Godolphin certainly seem to think he is beatable, having supplemented Best Of The Bests for the race at a cost of £25,000, even though Giant's Causeway saw him off in the Irish Champion Stakes last time out. And Brittain too is typically confident ahead of a race he won as recently as 1997 with Air Express.

Crimplene had compiled an impressive run of her own in Group Ones before her latest start in the Prix Jacques le Marois, having won the Irish 1,000 Guineas, the Coronation Stakes and the Nassau Stakes. She could finish only fourth in the Marois, however, having become upset before entering the stalls.

"The stalls handlers were flicking a whip at her," Brittain said, "though Philip [Robinson] said that all she needed was a few more seconds to gather herself and then she would have walked straight in. He said she was covered in sweat from that moment on, and she'd also had a hardish race in the Nassau over a mile and a quarter eight before, and it could well be that she hadn't shaken off the effects of that."

After a few weeks' rest, though, Crimplene appears once again to be the filly she was in high summer. "She's in good heart now and she worked very well on Saturday," Brittain said. "She's as fit as I can get her and seems very keen and enthusiastic, which is all I can ask, and she'll go there with a very good chance. But it's going to be a really good race. If the intended runners all turn up it will be the race of the year as far as the milers go."

Other horses with a definite chance among the 14 names left after yesterday's five-day declarations include Distant Music, last year's top juvenile, and Bachir, who was the last horse to beat Giant's Causeway when he won the Irish 2,000 Guineas in May. Indian Lodge, the winner of the Group One Prix du Moulin last time out, will also have solid claims, particularly if the going eases.

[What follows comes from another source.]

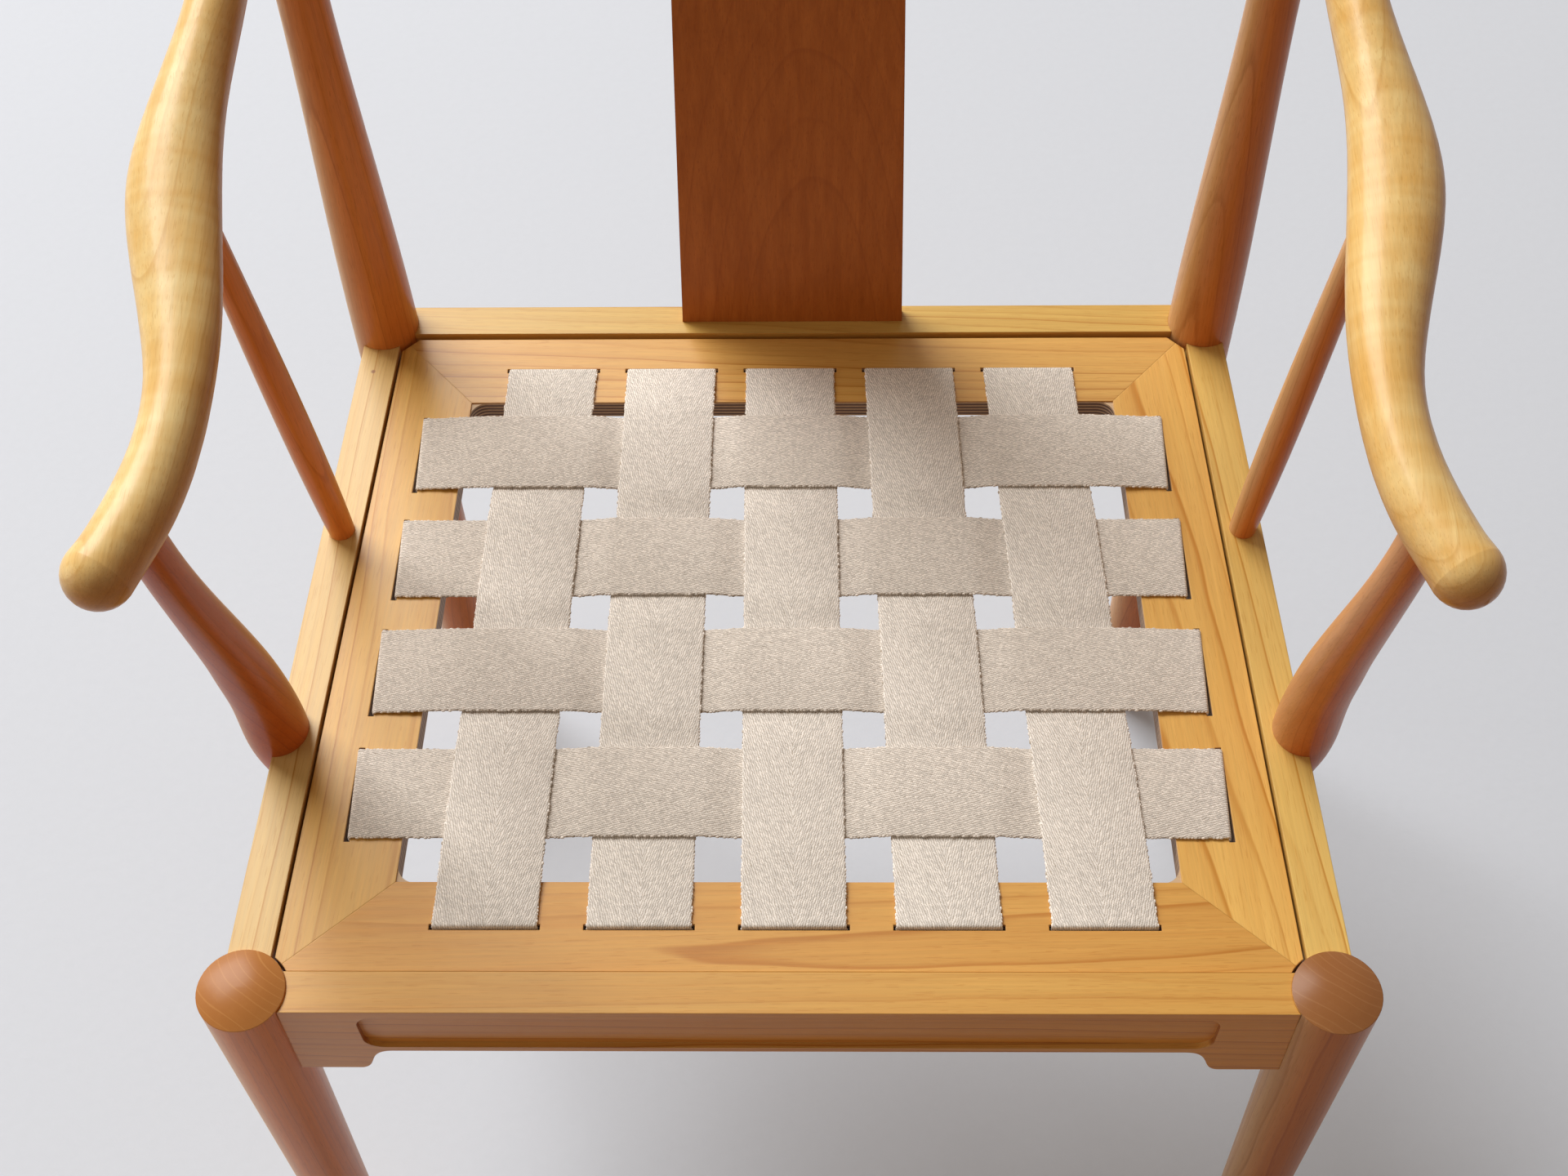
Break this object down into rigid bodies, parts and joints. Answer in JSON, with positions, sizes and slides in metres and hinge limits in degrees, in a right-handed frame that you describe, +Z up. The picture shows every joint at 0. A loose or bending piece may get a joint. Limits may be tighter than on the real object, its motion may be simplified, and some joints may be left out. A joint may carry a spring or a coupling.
{
  "type": "horseshoe back armchair",
  "caption": "Wooden armchair with a horseshoe-shaped arm and back rail, a plain splat and a drop-in seat of woven linen straps.",
  "frame": {"origin": "on the floor, midway between left and right and between the front legs' front and the crest rail's back", "axes": "+Z up, +Y to the chair's back, +X to the right when the chair is seen from its front"},
  "size_m": [0.551, 0.55, 0.82],
  "materials": {
    "frame_wood": "satin lacquer",
    "cleat_wood": "raw, sanded",
    "plywood": "oiled, plies in view",
    "face_veneer": "satin lacquer",
    "lengthwise_linen": "chevron weave",
    "crosswise_linen": "chevron weave",
    "screw_steel": "zinc"
  },
  "bodies": {
    "frame": {"arm_left": "frame_wood", "arm_post_dowels": "frame_wood", "arm_post_left": "frame_wood", "arm_post_right": "frame_wood", "arm_right": "frame_wood", "back_rail": "frame_wood", "cleat_back": "cleat_wood", "cleat_front": "cleat_wood", "cleat_left": "cleat_wood", "cleat_right": "cleat_wood", "cleat_screws": "screw_steel", "crest_rail": "frame_wood", "front_leg_left": "frame_wood", "front_leg_right": "frame_wood", "front_rail": "frame_wood", "rear_leg_left": "frame_wood", "rear_leg_right": "frame_wood", "side_rail_left": "frame_wood", "side_rail_right": "frame_wood", "side_spindle_left": "frame_wood", "side_spindle_right": "frame_wood", "splat": "frame_wood"},
    "seat": {"seat_panel": "plywood", "face_veneer_back": "face_veneer", "face_veneer_front": "face_veneer", "face_veneer_left": "face_veneer", "face_veneer_right": "face_veneer", "crosswise_strap_1": "crosswise_linen", "crosswise_strap_2": "crosswise_linen", "crosswise_strap_3": "crosswise_linen", "crosswise_strap_4": "crosswise_linen", "lengthwise_strap_1": "lengthwise_linen", "lengthwise_strap_2": "lengthwise_linen", "lengthwise_strap_3": "lengthwise_linen", "lengthwise_strap_4": "lengthwise_linen", "lengthwise_strap_5": "lengthwise_linen"}
  },
  "joints": [
    {"name": "seat_lift", "type": "slide", "parent": "frame", "child": "seat", "axis": [0, 0, 1], "range_m": [0, 0.06]}
  ]
}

"Indian Lodge worked well yesterday morning and I'm looking forward to running him on Saturday," Amanda Perrett, his trainer, said yesterday. Distant Music, though, is not certain to make the race, despite recording his first success as a three-year-old at Doncaster's St Leger meeting when he pipped Valentino. "There is no decision yet," Teddy Beckett, racing manager to Khalid Abdullah, said yesterday. "The horse has been fine since Doncaster, no problems."

Some punters may feel that the appeal of Ascot's Festival of Racing has been diluted since the meeting was expanded from one day to two, but Saturday's card is still extremely strong, with a second Group One, the Fillies' Mile, to support the QEII. Sixteen runners were declared for the race yesterday, among them Flight Of Fancy, who is trained by Sir Michael Stoute and owned by the Queen. An easy winner on her debut at Salisbury, Flight Of Fancy has already persuaded some super-optimists to back her for the 2001 Oaks, which is all of nine months' distant.